Where is My Parcel

I guess a lot of people in the UK are asking questions like the title. Where is my parcel? The parcel might be sitting at some delivery depot or in the delivery man’s car.

Why is the parcel sitting there?

The reason for that is the lack of easy access or free parking to the area where the parcel has to be delivered. In the UK especially in the cities, the downtown and surrounding streets are all blocked from parking by double yellow lines or by signs or by some sort of concrete blockade or shrubbery. No free parking anywhere near the shops.

The city councils are making it harder and harder for motorists to park free anywhere near stores, businesses and main street. The city I live in has about 80-100 thousands people and the entire downtown is pedestrians only streets. Nothing is wrong with that, because people like to walk and shop, but the parking in a wide radius is either forbidden or very expensive.

This not only takes shoppers away from the stores, but also parcel deliveries suffer. The delivery man can’t park or would have to pay exorbitant parking fees which would have to come out of their own pocket, because the company don’t pay for that.

This, delays the delivery of the parcels by days or even a week in some cases.

Take my city for an example. Parking even on the streets surrounding the downtown are prohibited by double yellow lines. If someone parks on that it’s a parking ticket worth £60 pounds. The parking areas they provide are all paying ones or else you get a £60 pounds parking fine if you don’t buy a ticket. The other parking areas works by a gate system that only opens if you slide your paid parking ticket into the machine at the gate to open it.

The parking cost in many of these parking lots are around £6 pounds. Some stores will reimburse if you spend a certain amount of money. The delivery man won’t be buying anything in the store and only gets perhaps £0.45 pence for a parcel he has to deliver. Where is my parcel?

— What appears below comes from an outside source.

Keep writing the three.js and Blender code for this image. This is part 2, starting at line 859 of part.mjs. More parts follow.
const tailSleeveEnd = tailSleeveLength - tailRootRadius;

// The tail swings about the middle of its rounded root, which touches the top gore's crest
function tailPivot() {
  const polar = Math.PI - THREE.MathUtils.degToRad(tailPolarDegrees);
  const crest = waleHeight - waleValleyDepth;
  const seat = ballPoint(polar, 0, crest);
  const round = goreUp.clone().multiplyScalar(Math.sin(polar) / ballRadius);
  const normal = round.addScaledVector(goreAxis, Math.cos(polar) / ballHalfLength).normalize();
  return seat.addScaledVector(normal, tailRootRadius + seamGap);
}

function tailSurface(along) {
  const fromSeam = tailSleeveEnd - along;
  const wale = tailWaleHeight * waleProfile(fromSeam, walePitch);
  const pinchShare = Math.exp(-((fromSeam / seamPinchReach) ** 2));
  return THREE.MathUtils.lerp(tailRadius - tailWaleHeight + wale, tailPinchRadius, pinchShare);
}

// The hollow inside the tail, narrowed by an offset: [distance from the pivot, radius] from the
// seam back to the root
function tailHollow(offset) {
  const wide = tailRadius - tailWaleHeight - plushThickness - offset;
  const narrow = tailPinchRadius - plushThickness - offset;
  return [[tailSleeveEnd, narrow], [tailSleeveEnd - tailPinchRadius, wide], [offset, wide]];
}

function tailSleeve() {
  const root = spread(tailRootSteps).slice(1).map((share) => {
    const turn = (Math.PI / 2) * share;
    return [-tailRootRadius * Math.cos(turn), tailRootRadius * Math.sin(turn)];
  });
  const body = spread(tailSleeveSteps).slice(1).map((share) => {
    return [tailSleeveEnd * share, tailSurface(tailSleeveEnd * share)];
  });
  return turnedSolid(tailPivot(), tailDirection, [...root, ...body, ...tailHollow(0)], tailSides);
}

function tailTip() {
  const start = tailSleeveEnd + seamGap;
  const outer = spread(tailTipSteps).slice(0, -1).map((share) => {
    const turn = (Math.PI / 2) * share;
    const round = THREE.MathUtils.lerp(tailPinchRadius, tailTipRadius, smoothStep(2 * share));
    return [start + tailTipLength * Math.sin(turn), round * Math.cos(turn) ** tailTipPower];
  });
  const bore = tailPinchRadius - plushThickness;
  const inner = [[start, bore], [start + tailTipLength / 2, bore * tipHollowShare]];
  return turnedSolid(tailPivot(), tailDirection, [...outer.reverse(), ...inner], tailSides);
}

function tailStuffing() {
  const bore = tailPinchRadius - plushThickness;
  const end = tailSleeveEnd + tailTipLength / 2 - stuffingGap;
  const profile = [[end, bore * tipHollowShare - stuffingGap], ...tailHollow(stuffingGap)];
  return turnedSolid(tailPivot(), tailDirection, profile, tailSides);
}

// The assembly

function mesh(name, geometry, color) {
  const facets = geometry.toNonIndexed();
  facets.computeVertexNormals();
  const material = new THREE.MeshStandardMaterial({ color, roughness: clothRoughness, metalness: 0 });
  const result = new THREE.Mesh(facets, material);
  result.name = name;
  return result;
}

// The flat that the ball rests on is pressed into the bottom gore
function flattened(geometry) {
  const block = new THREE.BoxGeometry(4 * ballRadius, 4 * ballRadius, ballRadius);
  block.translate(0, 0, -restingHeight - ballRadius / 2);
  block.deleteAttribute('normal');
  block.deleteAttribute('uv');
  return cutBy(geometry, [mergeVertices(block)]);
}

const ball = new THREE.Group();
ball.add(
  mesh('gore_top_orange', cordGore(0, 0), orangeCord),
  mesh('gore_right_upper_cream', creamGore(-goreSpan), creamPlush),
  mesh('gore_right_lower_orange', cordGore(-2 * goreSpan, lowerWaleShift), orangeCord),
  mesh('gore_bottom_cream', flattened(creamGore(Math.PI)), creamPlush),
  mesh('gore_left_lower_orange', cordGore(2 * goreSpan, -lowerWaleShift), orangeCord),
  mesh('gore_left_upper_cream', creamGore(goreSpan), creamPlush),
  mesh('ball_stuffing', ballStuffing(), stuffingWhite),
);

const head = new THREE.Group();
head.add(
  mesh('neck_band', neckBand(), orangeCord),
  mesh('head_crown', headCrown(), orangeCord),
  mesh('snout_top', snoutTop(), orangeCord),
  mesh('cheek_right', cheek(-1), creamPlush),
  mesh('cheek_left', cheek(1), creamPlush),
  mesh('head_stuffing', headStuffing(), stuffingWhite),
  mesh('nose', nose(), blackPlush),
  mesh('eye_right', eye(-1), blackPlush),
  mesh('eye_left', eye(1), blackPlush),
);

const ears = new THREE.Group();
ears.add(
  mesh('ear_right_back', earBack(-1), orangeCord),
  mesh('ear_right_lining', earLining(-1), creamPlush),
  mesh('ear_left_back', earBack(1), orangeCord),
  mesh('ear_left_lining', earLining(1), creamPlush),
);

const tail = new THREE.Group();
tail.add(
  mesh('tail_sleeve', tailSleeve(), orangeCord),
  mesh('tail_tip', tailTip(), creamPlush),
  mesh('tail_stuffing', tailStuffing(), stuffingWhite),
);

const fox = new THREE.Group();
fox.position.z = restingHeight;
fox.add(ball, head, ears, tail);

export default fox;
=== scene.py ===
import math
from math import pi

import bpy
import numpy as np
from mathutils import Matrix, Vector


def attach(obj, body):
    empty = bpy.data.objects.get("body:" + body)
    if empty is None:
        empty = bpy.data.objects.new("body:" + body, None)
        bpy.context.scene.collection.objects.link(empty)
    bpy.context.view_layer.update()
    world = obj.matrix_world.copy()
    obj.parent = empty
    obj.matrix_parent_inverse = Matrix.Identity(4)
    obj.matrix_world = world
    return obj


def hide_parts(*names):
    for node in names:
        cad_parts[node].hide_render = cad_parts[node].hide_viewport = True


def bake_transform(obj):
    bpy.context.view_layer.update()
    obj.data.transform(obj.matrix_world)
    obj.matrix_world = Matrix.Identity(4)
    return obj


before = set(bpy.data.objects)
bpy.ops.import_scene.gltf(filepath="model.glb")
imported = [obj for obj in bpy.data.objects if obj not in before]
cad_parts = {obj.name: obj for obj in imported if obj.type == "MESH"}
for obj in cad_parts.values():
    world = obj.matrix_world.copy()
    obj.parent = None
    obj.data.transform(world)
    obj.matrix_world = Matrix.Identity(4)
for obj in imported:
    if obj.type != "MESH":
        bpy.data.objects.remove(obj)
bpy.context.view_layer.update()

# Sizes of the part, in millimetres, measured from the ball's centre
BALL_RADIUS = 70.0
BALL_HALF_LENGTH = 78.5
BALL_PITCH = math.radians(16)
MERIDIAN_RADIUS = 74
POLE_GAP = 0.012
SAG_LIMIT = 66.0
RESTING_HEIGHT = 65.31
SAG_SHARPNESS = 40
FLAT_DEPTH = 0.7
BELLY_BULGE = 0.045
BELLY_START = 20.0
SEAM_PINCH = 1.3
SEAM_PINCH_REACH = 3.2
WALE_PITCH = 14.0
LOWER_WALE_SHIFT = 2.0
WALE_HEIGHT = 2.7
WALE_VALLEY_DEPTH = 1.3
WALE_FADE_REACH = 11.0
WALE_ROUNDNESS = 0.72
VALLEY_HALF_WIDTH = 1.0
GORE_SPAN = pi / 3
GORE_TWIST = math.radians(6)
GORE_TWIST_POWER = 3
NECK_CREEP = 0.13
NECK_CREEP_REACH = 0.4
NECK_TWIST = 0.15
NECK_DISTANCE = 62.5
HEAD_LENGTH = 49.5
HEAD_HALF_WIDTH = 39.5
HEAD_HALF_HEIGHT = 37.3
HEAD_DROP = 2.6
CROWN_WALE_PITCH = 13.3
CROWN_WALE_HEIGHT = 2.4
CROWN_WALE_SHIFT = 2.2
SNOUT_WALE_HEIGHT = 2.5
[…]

So he either pays the parking lot, parks on the double yellow line and chance a parking fine, or parks somewhere  far and walks with the package to the address. Most high street stores don’t have rear entrances where parking for delivery people would be provided.

The result is no parcel for the downtown companies, stores, court house, city offices, lawyers offices or anyone who lives above the shops in apartments.

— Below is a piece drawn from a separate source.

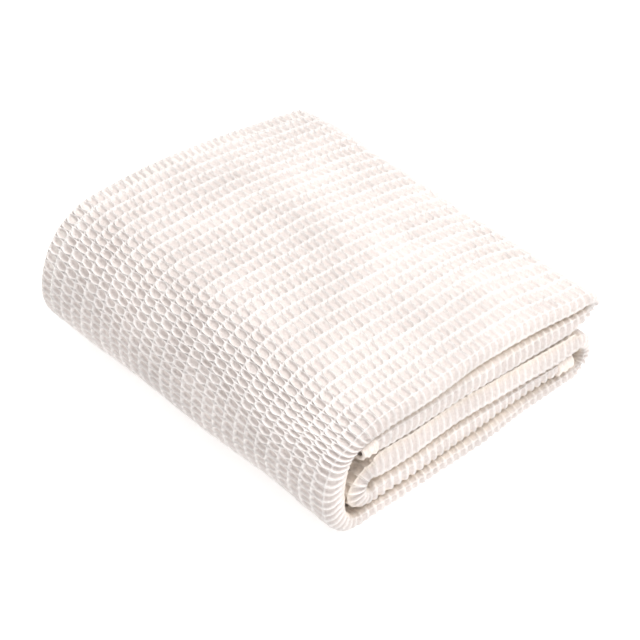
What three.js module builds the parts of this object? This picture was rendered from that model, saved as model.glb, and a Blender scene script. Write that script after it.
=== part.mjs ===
// A folded throw blanket: one strip of waffle cloth, four plies thick, folded into five layers.
// Millimetres, +Z up. X runs along the folds, the front fold faces -Y, and the cloth lies on Z = 0.
// The strip is cut into solids where it bends, so that each layer and each fold is a piece of its own.
import * as THREE from 'three';

// overall sizes
const width = 330; // along the folds
const depth = 290; // front fold to back fold
const layerThickness = 14.7; // four plies pressed together
const edgeRounding = 6.2; // roll of the cloth along the layered side

// open space between one layer and the next, where the folded edges spread apart
const innerGap = 1.8; // bottom layer to inner layer
const middleGap = { front: 10, back: 1.8 };
const tuckedGap = { front: 13, back: 10.5 };
const topGap = { front: 15.5, back: 0.6 };

// folds
const lowerFrontReach = 32; // how far the front fold stands out from the bottom layer
const upperFrontReach = 54; // and from the top layer
const backWrapReach = 14.5;
const backWrapInset = 2; // the back wrap stops this far short of the back fold
const curlInset = 31; // front of the curl, behind the front of the blanket
const tuckedEndInset = 34; // the tucked layer's hem, behind the front of the blanket
const innerEndClearance = 9.5; // the inner layer's hem to the inside of the back wrap

// hems, sewing and label
const hemWidth = 16;
const hemRecess = 1.2; // the pressed hem is thinner than the waffle on each face
const threadThickness = 0.8;
const threadWidth = 1.2;
const labelSize = { along: 26, drop: 34, thickness: 1 };
const labelFromBack = 46;

const clearance = 0.4; // between neighbouring solids
const arcSteps = 10;
const layerSteps = 10;

// where things lie, worked out from the sizes above
const half = layerThickness / 2;
const frontY = -depth / 2;
const backY = depth / 2;
const bottomZ = half;
const innerZ = bottomZ + layerThickness + innerGap;
const middleZ = stackOn({ front: innerZ, back: innerZ }, middleGap);
const tuckedZ = stackOn(middleZ, tuckedGap);
const topZ = stackOn(tuckedZ, topGap);
const hingeZ = (topZ.front + half) / 2; // the fold opens about its foremost line
const sideX = -width / 2 + labelSize.thickness + clearance; // outer face of the side hems

function stackOn(below, gap) {
  return {
    front: below.front + layerThickness + gap.front,
    back: below.back + layerThickness + gap.back,
  };
}

// A path in the YZ plane, given by its stations: each has a place and a heading.
class FoldPath extends THREE.Curve {
  constructor(stations) {
    super();
    this.stations = stations;
  }
  stationAt(u) {
    return this.stations[Math.round(u * (this.stations.length - 1))];
  }
  getPointAt(u) {
    const station = this.stationAt(u);
    return new THREE.Vector3(0, station.y, station.z);
  }
  getTangentAt(u) {
    const heading = this.stationAt(u).heading;
    return new THREE.Vector3(0, Math.cos(heading), Math.sin(heading));
  }
  // the section's x stays along X all the way, and its y is across the strip
  computeFrenetFrames(segments) {
    const frames = { tangents: [], normals: [], binormals: [] };
    for (let i = 0; i <= segments; i++) {
      const tangent = this.getTangentAt(i / segments);
      const normal = new THREE.Vector3(1, 0, 0);
      frames.tangents.push(tangent);
      frames.normals.push(normal);
      frames.binormals.push(new THREE.Vector3().crossVectors(tangent, normal));
    }
    return frames;
  }
}

// Stations of a layer from (y0, z0) to (y1, z1). It starts and ends level, and a bend over 1
// keeps it level for longer before it falls or rises.
function layerStations(y0, z0, y1, z1, bend = 1, steps = layerSteps) {
  const height = (u) => z0 + (z1 - z0) * THREE.MathUtils.smoothstep(u ** bend, 0, 1);
  const nudge = 1e-4;
  return Array.from({ length: steps + 1 }, (_, i) => {
    const u = i / steps;
    const low = Math.max(0, u - nudge);
    const high = Math.min(1, u + nudge);
    const level = i === 0 || i === steps;
    const rise = level ? 0 : height(high) - height(low);
    const run = (y1 - y0) * (high - low);
    return { y: y0 + (y1 - y0) * u, z: height(u), heading: Math.atan2(rise, run) };
  });
}

// Stations of an elliptical bend. Angles are in degrees: 0 is its +Y end, 90 its top.
function bendStations(y, z, reachY, reachZ, from, to, steps = arcSteps) {
  const turn = Math.sign(to - from);
  return Array.from({ length: steps + 1 }, (_, i) => {
    const angle = THREE.MathUtils.degToRad(from + ((to - from) * i) / steps);
    const c = Math.cos(angle);
    const s = Math.sin(angle);
    const heading = Math.atan2(turn * reachZ * c, -turn * reachY * s);
    return { y: y + reachY * c, z: z + reachZ * s, heading };
  });
}

// Ends pulled back so that neighbouring solids don't touch.
function shorten(stations, start, end) {
  const moved = stations.map((station) => ({ ...station }));
  const first = moved[0];
  const last = moved[moved.length - 1];
  first.y += Math.cos(first.heading) * start;
  first.z += Math.sin(first.heading) * start;
  last.y -= Math.cos(last.heading) * end;
  last.z -= Math.sin(last.heading) * end;
  return moved;
}

// The layered side shows a rolled edge, the other side of a section is square.
function rolledSection(x0, x1, thickness) {
  const h = thickness / 2;
  const r = Math.min(edgeRounding, h - 0.2);
  const section = new THREE.Shape();
  section.moveTo(x0, -h);
  section.lineTo(x1 - r, -h);
  section.absarc(x1 - r, -h + r, r, -Math.PI / 2, 0);
  section.absarc(x1 - r, h - r, r, 0, Math.PI / 2);
  section.lineTo(x0, h);
  section.closePath();
  return section;
}

function squareSection(x0, x1, y0, y1) {
  const section = new THREE.Shape();
  section.moveTo(x0, y0);
  section.lineTo(x1, y0);
  section.lineTo(x1, y1);
  section.lineTo(x0, y1);
  section.closePath();
  return section;
}

function sweep(section, stations) {
  return new THREE.ExtrudeGeometry(section, {
    steps: stations.length - 1,
    curveSegments: 4,
    extrudePath: new FoldPath(stations),
  });
}

// materials
const waffleCotton = new THREE.MeshStandardMaterial({ color: 0xf3efe8, roughness: 0.95 });
const hemCotton = new THREE.MeshStandardMaterial({ color: 0xefeae1, roughness: 0.9 });
const sewingThread = new THREE.MeshStandardMaterial({ color: 0xf7f4ee, roughness: 0.7 });
const labelSatin = new THREE.MeshStandardMaterial({ color: 0xfbfaf7, roughness: 0.5 });

const blanket = new THREE.Group();

function add(name, geometry, material) {
  const mesh = new THREE.Mesh(geometry, material);
  mesh.name = name;
  blanket.add(mesh);
  return mesh;
}

// Where each bend is centred
const lowerFrontY = frontY + half + lowerFrontReach;
const upperFrontY = frontY + half + upperFrontReach;
const tipRadius = (topZ.back - tuckedZ.back) / 2;
const tipY = backY - half - tipRadius;
const tipZ = (topZ.back + tuckedZ.back) / 2;
const wrapHeight = (middleZ.back - bottomZ) / 2;
const wrapY = backY - backWrapInset - half - backWrapReach;
const curlRadius = (middleZ.front - innerZ) / 2;
const curlY = frontY + curlInset + half + curlRadius;
const tuckedEndY = frontY + tuckedEndInset;
const innerEndY = wrapY + backWrapReach - half - innerEndClearance;

// The strip's run, piece by piece: the upper half from its tucked hem to the front line...
const tuckedRun = layerStations(tuckedEndY + hemWidth, tuckedZ.front, tipY, tuckedZ.back, 0.7);
const tipRun = bendStations(tipY, tipZ, tipRadius, tipRadius, -90, 90);
const topRun = layerStations(upperFrontY, topZ.front, tipY, topZ.back, 1.5).reverse().map(turned);
const upperFrontRun = bendStations(
  upperFrontY, hingeZ, upperFrontReach, topZ.front - hingeZ, 90, 180,
);
// ...and the lower half from the front line to its inner hem
const lowerFrontRun = bendStations(
  lowerFrontY, hingeZ, lowerFrontReach, hingeZ - bottomZ, 180, 270,
);
const bottomRun = layerStations(lowerFrontY, bottomZ, wrapY, bottomZ, 1, 2);
const wrapRun = bendStations(
  wrapY, bottomZ + wrapHeight, backWrapReach, wrapHeight, -90, 90,
);
const middleRun = layerStations(curlY, middleZ.front, wrapY, middleZ.back, 2).reverse().map(turned);
const curlRun = bendStations(curlY, innerZ + curlRadius, curlRadius, curlRadius, 90, 270);
const innerRun = layerStations(curlY, innerZ, innerEndY - hemWidth, innerZ, 1, 2);

function turned(station) {
  return { ...station, heading: station.heading + Math.PI };
}

// Layers and folds, each with its rolled edge on the layered side
const bodyX = sideX + hemWidth + clearance; // the cloth proper starts beside the hems
const clothSection = rolledSection(bodyX, width / 2, layerThickness);
const cut = clearance / 2;
const upperPieces = {
  tucked_layer: tuckedRun,
  back_fold: tipRun,
  top_layer: topRun,
  upper_front_fold: upperFrontRun,
};
const lowerPieces = {
  lower_front_fold: lowerFrontRun,
  bottom_layer: bottomRun,
  back_wrap: wrapRun,
  middle_layer: middleRun,
  curl_fold: curlRun,
  inner_layer: innerRun,
};
for (const [name, run] of Object.entries({ ...upperPieces, ...lowerPieces })) {
  add(name, sweep(clothSection, shorten(run, cut, cut)), waffleCotton);
}

// The hems across the strip's two ends
function endHem(name, endY, z, towards) {
  const start = endY + towards * hemWidth;
  const thickness = layerThickness - 2 * hemRecess;
  const run = layerStations(Math.min(start, endY), z, Math.max(start, endY), z, 1, 1);
  add(`${name}_hem`, sweep(rolledSection(bodyX, width / 2, thickness), shorten(run, cut, cut)), hemCotton);
  const threadY = endY + towards * hemWidth * 0.75;
  const threadRun = layerStations(threadY - threadWidth / 2, z, threadY + threadWidth / 2, z, 1, 1);
  const low = thickness / 2 + clearance;
  const section = squareSection(bodyX, width / 2 - edgeRounding, low, low + threadThickness);
  add(`${name}_thread`, sweep(section, threadRun), sewingThread);
}
endHem('tucked_end', tuckedEndY, tuckedZ.front, 1);
endHem('inner_end', innerEndY, innerZ, -1);

// The hems down the strip's hidden side, with their rows of stitches on the outer face
function joined(runs) {
  return runs.flatMap((run, i) => (i === 0 ? run : run.slice(1)));
}
function sideHem(name, stations) {
  const h = layerThickness / 2 - hemRecess;
  const run = shorten(stations, cut, cut);
  add(`${name}_side_hem`, sweep(squareSection(sideX, sideX + hemWidth, -h, h), run), hemCotton);
  const threadX = sideX + hemWidth * 0.75;
  const low = h + clearance;
  const section = squareSection(
    threadX - threadWidth / 2, threadX + threadWidth / 2, low, low + threadThickness,
  );
  add(`${name}_side_thread`, sweep(section, run), sewingThread);
}
sideHem('upper', joined([tuckedRun, tipRun, topRun, upperFrontRun]));
sideHem('lower', joined([lowerFrontRun, bottomRun, wrapRun, middleRun, curlRun, innerRun]));

// A blank care label, sewn into the top layer's hem and hanging down the side
const label = add(
  'care_label',
  new THREE.BoxGeometry(labelSize.thickness, labelSize.along, labelSize.drop),
  labelSatin,
);
const labelTop = topZ.back + half;
label.position.set(
  -width / 2 + labelSize.thickness / 2,
  backY - labelFromBack,
  labelTop - labelSize.drop / 2,
);

export default blanket;
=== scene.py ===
import math

import bpy
import numpy as np
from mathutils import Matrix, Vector


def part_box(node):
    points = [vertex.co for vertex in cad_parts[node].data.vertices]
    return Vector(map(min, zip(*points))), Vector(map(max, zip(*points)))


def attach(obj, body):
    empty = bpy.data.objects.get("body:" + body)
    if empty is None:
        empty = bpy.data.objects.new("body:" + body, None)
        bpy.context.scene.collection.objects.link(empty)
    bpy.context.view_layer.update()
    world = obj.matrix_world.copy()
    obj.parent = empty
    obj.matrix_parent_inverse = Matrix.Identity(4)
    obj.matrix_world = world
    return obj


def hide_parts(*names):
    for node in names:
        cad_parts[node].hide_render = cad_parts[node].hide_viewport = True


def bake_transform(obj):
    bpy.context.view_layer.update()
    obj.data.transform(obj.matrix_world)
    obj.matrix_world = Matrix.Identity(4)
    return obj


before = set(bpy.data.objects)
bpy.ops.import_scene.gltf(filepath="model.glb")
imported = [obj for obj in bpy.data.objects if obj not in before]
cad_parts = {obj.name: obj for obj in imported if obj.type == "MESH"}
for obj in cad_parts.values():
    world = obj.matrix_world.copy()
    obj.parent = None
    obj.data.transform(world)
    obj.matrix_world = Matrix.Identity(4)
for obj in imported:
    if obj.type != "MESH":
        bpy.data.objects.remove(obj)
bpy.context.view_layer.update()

mm = 0.001


# Camera, aimed a little below the middle of the throw
viewPoint = {
    "azimuth": 46.9,
    "elevation": 41.06,
    "distance": 1.899,
    "lens": 136.7,
    "middle": (0.0, 0.0, 57.0 * mm),
    "aimRight": 2.2 * mm,
    "aimDown": 17.8 * mm,
}


def makeCamera():
    az = math.radians(viewPoint["azimuth"])
    el = math.radians(viewPoint["elevation"])
    back = Vector((math.sin(az) * math.cos(el), -math.cos(az) * math.cos(el), math.sin(el)))
    right = Vector((math.cos(az), math.sin(az), 0.0))
    up = back.cross(right)
    middle = Vector(viewPoint["middle"])
    place = middle + back * viewPoint["distance"]
    aim = middle + right * viewPoint["aimRight"] - up * viewPoint["aimDown"]
    camera = bpy.data.objects.new("camera", bpy.data.cameras.new("camera"))
    bpy.context.scene.collection.objects.link(camera)
    camera.data.lens = viewPoint["lens"]
    camera.data.clip_start = 0.05
    camera.data.clip_end = 20.0
    camera.location = place
    camera.rotation_euler = (aim - place).to_track_quat("-Z", "Y").to_euler()
    bpy.context.scene.camera = camera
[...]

Why do the UK bans parking all over the place? I don’t know. They ban parking by double yellow lines on many residential streets in residential areas. One day you can park in front of your house,  the next day you go home from work and find a double yellow line covering your street and can’t park in front of your own house.

I guess they deserve not getting their parcels in time or not at all. People aren’t raising their voices and if they do the council don’t listen. The world is familiar with the British -no logic at all and this one just proves it again.

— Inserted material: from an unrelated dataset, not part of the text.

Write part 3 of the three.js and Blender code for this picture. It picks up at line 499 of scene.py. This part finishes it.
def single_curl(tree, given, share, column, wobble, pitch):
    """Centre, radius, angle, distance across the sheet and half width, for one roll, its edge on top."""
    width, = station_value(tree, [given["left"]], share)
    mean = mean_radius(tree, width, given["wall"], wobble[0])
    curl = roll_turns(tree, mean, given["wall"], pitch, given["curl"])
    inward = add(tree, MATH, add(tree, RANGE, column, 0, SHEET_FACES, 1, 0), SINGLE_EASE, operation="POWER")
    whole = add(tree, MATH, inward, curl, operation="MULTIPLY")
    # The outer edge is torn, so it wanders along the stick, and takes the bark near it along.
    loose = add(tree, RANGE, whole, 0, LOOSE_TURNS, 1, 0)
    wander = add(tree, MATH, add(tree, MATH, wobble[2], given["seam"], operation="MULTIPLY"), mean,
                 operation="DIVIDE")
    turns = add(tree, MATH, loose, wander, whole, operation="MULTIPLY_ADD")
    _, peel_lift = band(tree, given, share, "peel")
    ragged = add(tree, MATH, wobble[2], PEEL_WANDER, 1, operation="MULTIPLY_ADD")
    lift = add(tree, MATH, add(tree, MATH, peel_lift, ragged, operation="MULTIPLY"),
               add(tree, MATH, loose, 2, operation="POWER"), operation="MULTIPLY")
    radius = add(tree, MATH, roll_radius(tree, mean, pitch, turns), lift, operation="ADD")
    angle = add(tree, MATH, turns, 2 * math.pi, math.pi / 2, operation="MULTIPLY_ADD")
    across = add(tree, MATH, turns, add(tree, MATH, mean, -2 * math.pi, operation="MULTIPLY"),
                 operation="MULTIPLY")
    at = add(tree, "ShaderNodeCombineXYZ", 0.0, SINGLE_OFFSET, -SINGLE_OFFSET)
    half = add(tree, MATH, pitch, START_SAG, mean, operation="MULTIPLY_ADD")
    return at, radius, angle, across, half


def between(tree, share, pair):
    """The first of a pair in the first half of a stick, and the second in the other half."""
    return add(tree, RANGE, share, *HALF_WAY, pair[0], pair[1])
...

In Britain the stores in the downtown areas are all suffering. The quality stores are moving out and pound stores, discount stores and pawn shops and -we buy gold- shops taking over. Me and my wife don’t go there either, only if we have to and I am sure thousands of other people are doing the same.

The councils aren’t even trying to help these businesses. So in turn they move out to somewhere else.  Simple psychology -if you make it harder, people will stay away.

The councils don’t get it. The businesses do and they act. The downtown area in my city is full of cheap phone shops, discount stores, cheap eateries, discount and pound stores. Unemployed people and kids hanging out. Garbage and gums are everywhere. The whole downtown area is run down. Ugly!

The other thing is, not enough parking in the whole city. They would approve a building permit to build 200 apartments with perhaps 30 or 40 parking spaces. Is that normal? So, the city is full of apartments and the typical small British houses, very few parking spaces considering the number of apartments, and double yellow lines all over.

The delivery man not delivering the parcel, and the people are asking where is my parcel, more and more.

The reason I know all this, because I help out one of local depot of a major parcel delivery company when they are short on people. The delivery people are employed as contractors. (self employed) they get and average of £0.45 pence per parcel delivered. This price is too low and the turnover of personnel is high because of it.

The  average daily number of parcels per route are between 50-80. You figure out the math how much these people are earning and they have to use their own car and own fuel. Now if you look at the parking issue it makes sense not to deliver parcels every day if it’s inconvenient to access the address.

Another result of this idiocity about the parking is that people cancel their orders thus the company that sold them the stuff will loose too. Forcing them to raise prices to cover these extra expenses.

So, where is my parcel? Ask your local council why your parcel is not there yet!